You can also freeze cooked thighs for up to 3 months. Thaw overnight in the fridge before reheating.

Frequently Asked Questions

Can I cook boneless chicken thighs from frozen?

Yes, but it takes longer. Increase cooking time by about 50%. Use a thermometer to check doneness. For best results, thaw in the fridge first.

What is the best oil for cooking chicken thighs?

Use oils with high smoke points like avocado, canola, or grapeseed. Olive oil is fine for baking or lower heat.

How do I keep chicken thighs from sticking to the pan?

Make sure the pan is hot before adding oil. Pat the chicken dry. Don’t move it too early; it will release when seared.

Can I marinate boneless chicken thighs overnight?

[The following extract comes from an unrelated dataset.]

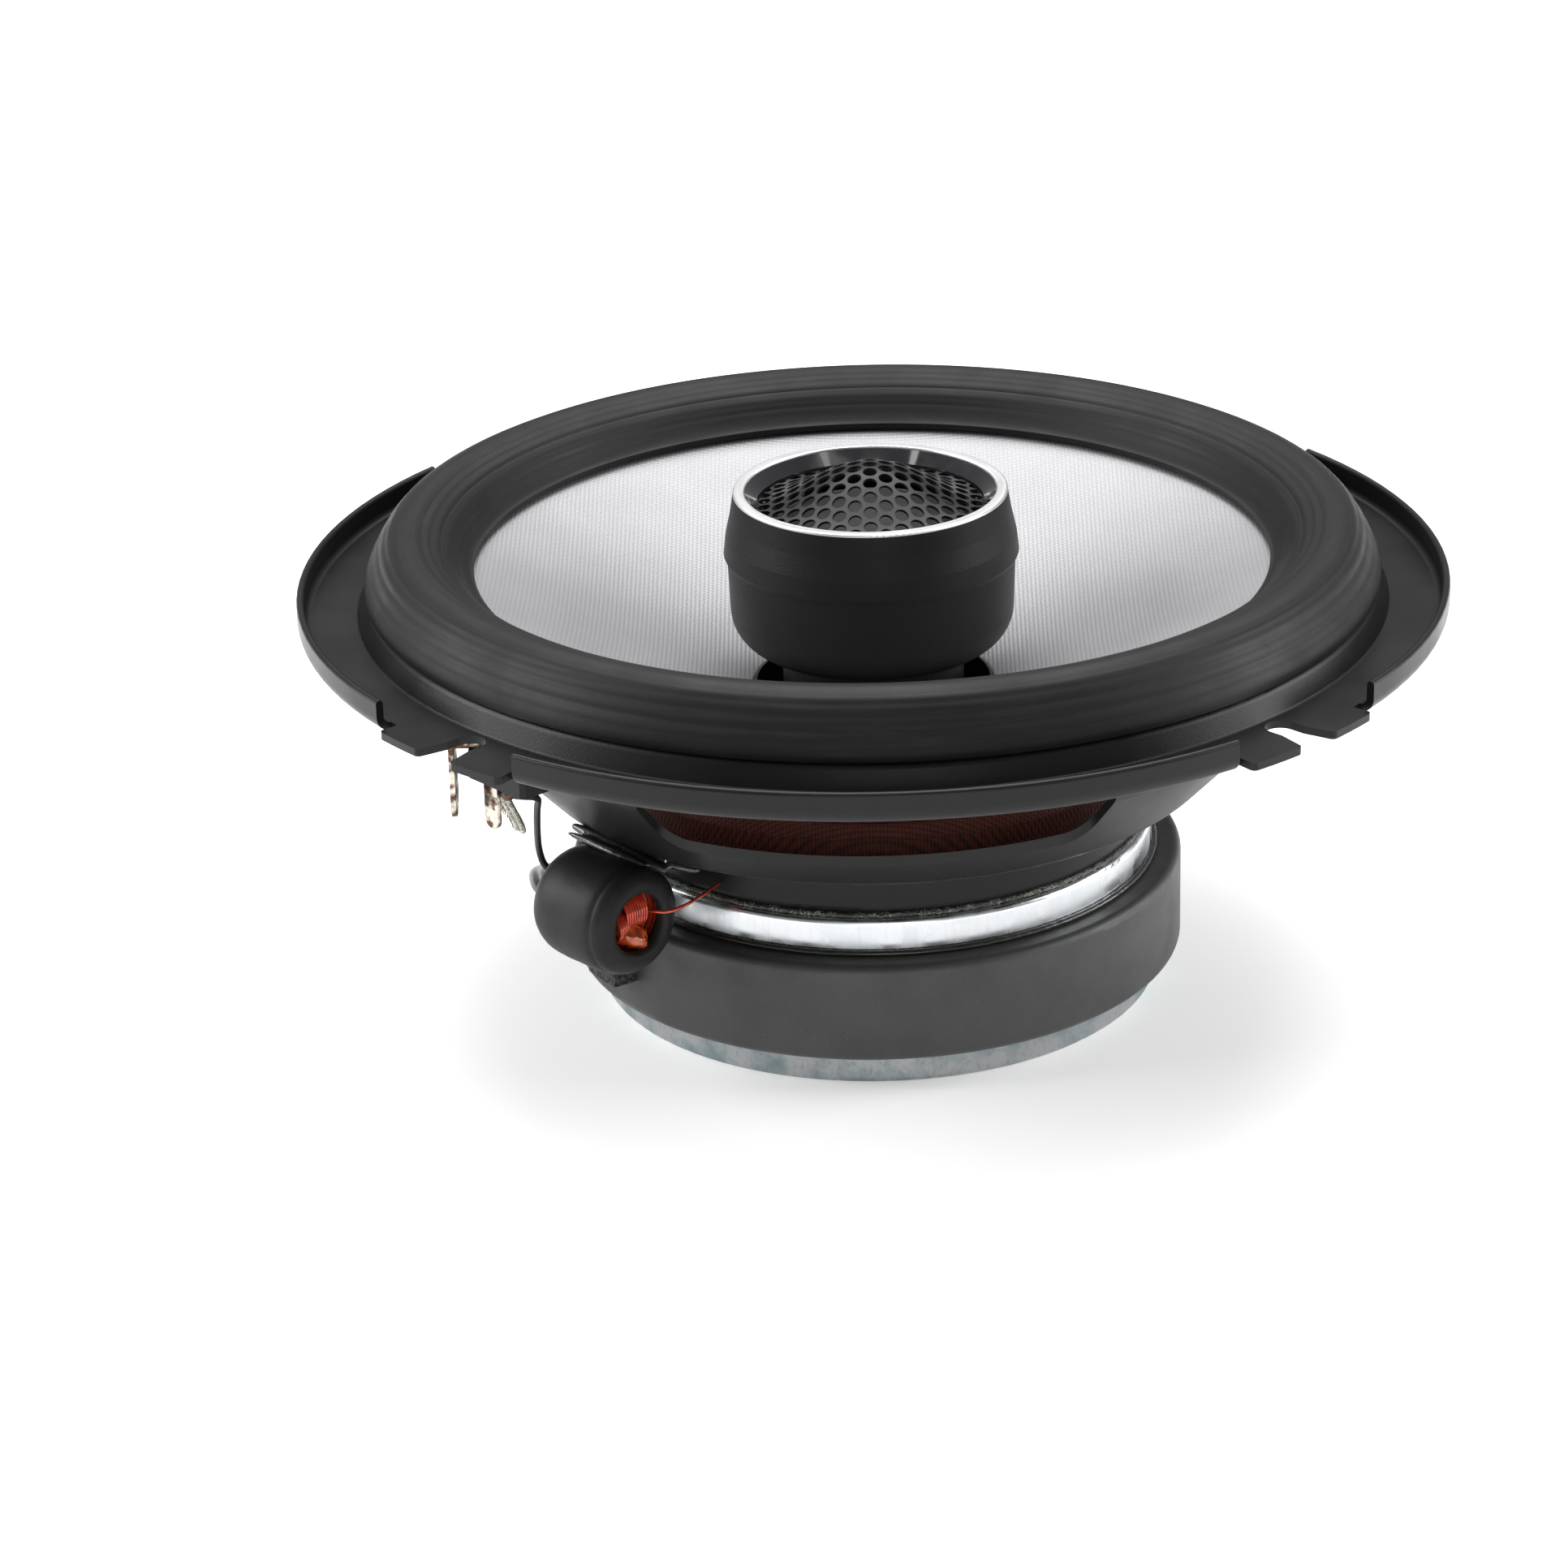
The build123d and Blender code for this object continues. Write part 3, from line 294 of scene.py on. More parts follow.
def build_weave(name):
    """Plain weave from two thread coordinates: the yarns' height and which yarn is on top."""
    tree, given, out = effect_tree(name, [("Pitch", "NodeSocketFloat", 0.001)], "Height", "Yarn", "Over")
    along, across, _ = separated(tree, given["Vector"])
    along, across = along / given["Pitch"], across / given["Pitch"]
    warp, weft = [(thread * pi).math("SINE").math("ABSOLUTE") for thread in (along, across)]
    over = (along.math("FLOOR") + across.math("FLOOR")).math("PINGPONG", 1.0)
    under = 1.0 - over
    warp_height = warp * (over * weft * 0.6 + 0.4)
    weft_height = weft * (under * warp * 0.6 + 0.4)
    height = warp_height.math("MAXIMUM", weft_height)
    return give(tree, out, Height=height, Yarn=height.math("POWER", 0.7), Over=over)


def build_grain(name):
    """Fine moulded or sprayed texture, with slow changes of tone and gloss over it."""
    tree, given, out = effect_tree(
        name, [("Grain", "NodeSocketFloat", 0.0003), ("Patches", "NodeSocketFloat", 0.012)], "Height", "Tone")
    fine = texture(tree, given["Vector"], given["Grain"], 2.0)
    return give(tree, out, Height=fine, Tone=texture(tree, given["Vector"], given["Patches"], 3.0))


def build_streaks(name):
    """Marks drawn out along one direction, as plating runs or machining leaves."""
    tree, given, out = effect_tree(
        name, [("Stretch", "NodeSocketVector", (1.0, 1.0, 0.05)), ("Width", "NodeSocketFloat", 0.0004)],
        "Height", "Mask")
    drawn = node(tree, "ShaderNodeVectorMath", {0: given["Vector"], 1: given["Stretch"]}, operation="MULTIPLY")
    fine = texture(tree, drawn, given["Width"], 3.0)
    return give(tree, out, Height=fine, Mask=node(tree, "ShaderNodeMapRange", {0: fine, 1: 0.5, 2: 0.72}))


EFFECTS = {"Plain Weave": build_weave, "Fine Grain": build_grain, "Drawn Streaks": build_streaks}


# ---- materials ---------------------------------------------------------------------------------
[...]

Yes, but avoid acidic marinades (lemon, vinegar) for more than 4–6 hours, as they can break down the meat too much. Oil-based marinades are fine overnight.

Why are my chicken thighs tough?

They might be undercooked or cooked at too high heat. Thighs need enough time to break down connective tissue. Slow cooking or braising helps.

Simple Recipe: Lemon Garlic Thighs

Try this easy recipe to practice the pan-seared method.

  • 4 boneless chicken thighs
  • 2 tbsp olive oil
  • 3 cloves garlic, minced
  • Juice of 1 lemon
  • 1 tsp dried oregano
  • Salt and pepper to taste

Season thighs with salt, pepper, and oregano. Heat oil in a skillet over medium-high. Sear thighs 5 minutes per side. Add garlic and lemon juice in the last minute. Let rest 3 minutes. Serve with rice or salad.

This dish comes together in under 20 minutes. Perfect for busy weeknights.

Final Tips For Success

Boneless chicken thighs are a staple in many kitchens for good reason. They’re cheap, tasty, and hard to overcook. Once you master the basic methods, you can adapt them to any cuisine.

Keep a meat thermometer handy. Experiment with different spice blends. And don’t be afraid to cook them a little longer than breasts—they’ll only get better.

Now you know how to cook chicken boneless thighs like a pro. Whether you sear, bake, grill, or slow cook, you’ll get juicy, flavorful meat every time. Enjoy your meal.